Appellants do not argue on appeal that, the business venture proposed in the circular having eventually come into existence, the syndication prospectus would not otherwise constitute a binding contract to pay the syndication fee on those who accepted the offer and became limited partners in the partnerships which were ultimately organized. Nor do they contend that the amount retained by appellee as a syndication fee pursuant to their acceptance of the offer to join the venture was in excess of the stipulated ten percent. Accordingly, we do not address those issues in the instant appeal. What appellants do contend, however, is that appellee had no legal authority to claim and retain any syndication fee because of the merger of the syndication prospectus originally proposing the formation of the limited partnerships into the actual limited partnership agreements which were subsequently entered into by the parties. In this regard, appellants rely upon the following merger clause contained in each of the two subsequent limited partnership agreements: “This writing constitutes the entire Agreement among the parties and supersedes any prior understanding or Agreements among them respecting the subject matter.” Since, according to appellants, the terms of the syndication prospectus merged into the partnership agreements and the latter agreements make no provision for appellee to receive compensation “other than the distribution to him as a partner,” it is asserted that appellee has no underlying right to claim the syndication fee.

On the record before us, the theory of merger is simply inapplicable. “One simple contract does not merge or extinguish another.” Wylly v. Collins & Co., 9 Ga. 223, 224 (11) (1851). The evidence shows the existence of separate and distinct contracts — the original syndication agreement on the one hand and the two subsequent limited partnership agreements on the other. Cf. Armstrong v. Security Life &c. Co., 108 Ga. App. 293 (132 SE2d 798) (1963). The syndication agreement dealt with the terms by which prospective subscribers might purchase percentages of a proposed partnership and included, for those interested in accepting the offer, a breakdown of the investment costs in the event the venture should be organized, among which was a syndication fee. The limited partnership agreements, on the other hand, were the ultimate result of appellee’s successful efforts to form a syndication and pertained to the future operation of the limited partnerships. It was in his capacity as the moving force behind the successful syndication, not as the general partner in the limited partnerships ultimately organized, that appellee was entitled to the syndication fee. Being separate contracts dealing with essentially different subject matters — the *408initial formational solicitation versus the consequential operational organization — the former agreement did not merge into the subsequent ones. Accordingly, it was not error to grant appellee’s motion for summary judgment and to deny appellants’ on the theory that the contract evidenced by the acceptance of the syndication prospectus merged into the resulting limited partnership agreements.

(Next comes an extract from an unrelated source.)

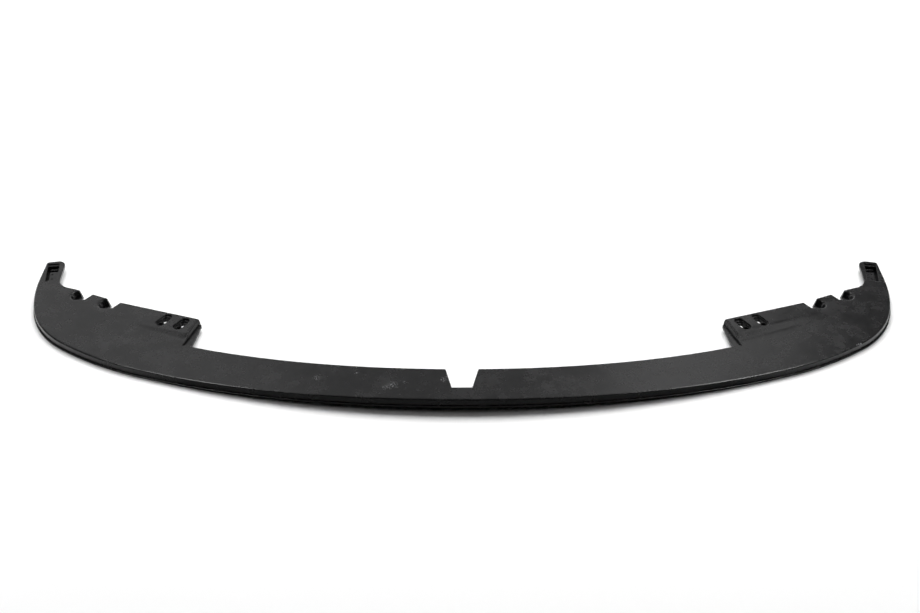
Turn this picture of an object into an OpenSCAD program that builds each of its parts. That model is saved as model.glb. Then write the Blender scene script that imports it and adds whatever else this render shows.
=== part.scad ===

Decided November 16, 1982. F. Glenn Moffett, Jr., John Walton Henderson, Jr., L. Prentice Eager III, for appellants. W. Rhett Tanner, for appellee.

Appellants’ contention that appellee was not entitled to retain a syndication fee due to the confidential relationship subsequently created between the parties as partners is also without merit. As noted above, appellee’s entitlement to the fee was based upon the syndication agreement, the underlying validity of which is undisputed on appeal by appellants, and was unaffected by the later contract that gave rise to the partnership relationship between appellee and appellants. Cf. Armstrong, 108 Ga. App. 293, supra. See also Bloodworth v. Bloodworth, 224 Ga. 717 (164 SE2d 823) (1968); Georgia Bank & Trust Co. v. Hadarits, 221 Ga. 125 (143 SE2d 627) (1965).

The trial court did not err in denying appellants’ motion for summary judgment or in granting summary judgment in favor of appellee.

Judgment affirmed.

Quillian, C. J., and Shulman, P. J., concur.